Take this fall season when the autumn leaves drift by our windows, those autumn leaves of red and gold forming some kind of unwanted nuisance on our yards and driveways. Such a season invites us to sit on our patios and porches to enjoy nature showing off her multi-colored tapestries. Suddenly, you realize that your conversations are helplessly drowned under a cacophonous calliope of roaring leaf blowers ricocheting off the pine trees or wafting across the lake.

Where in the world did these loud monsters designed to blow hot air and break wind come from? I’m sure that some great venture capitalist devised these things with a utilitarian purpose void of any consideration for the noise pollution they create. Every day, trailers drawn by loud pickups unload their mowers and blowers to do battle with such a formidable foe as nature itself, using a lot of sound and fury to signify silence overkill. The war zone is not confined to refined areas of nice houses. Go to shopping centers and parking lots where those trailers unload their mercenaries of leaf and litter removals. Their boots are on the ground from sunup to sundown.
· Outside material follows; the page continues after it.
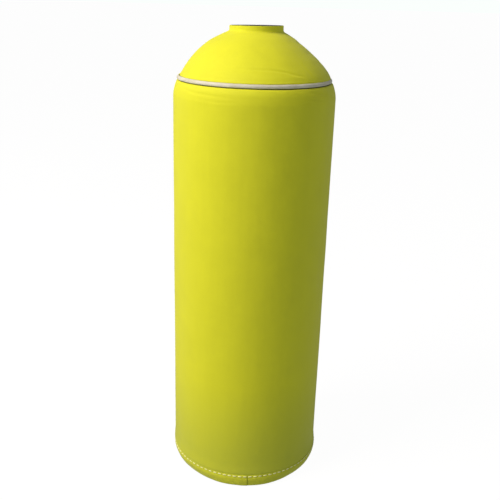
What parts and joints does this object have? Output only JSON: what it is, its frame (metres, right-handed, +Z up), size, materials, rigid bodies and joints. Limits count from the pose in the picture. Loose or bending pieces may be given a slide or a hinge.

Several years ago I enjoyed being in a group of folk touring China where something seemed strangely missing as we went about the villages and cities and countryside. After a while, it occurred to me that there were no blowers making their ungodly rackets in the streets or shops or open areas. Older women and men were utilizing homemade brooms without motors to keep the country as clean as a whistle while being as quiet as a mouse. I watched my good friend and retired peach grower, Watts Auman, quietly sweep the Great Wall of China.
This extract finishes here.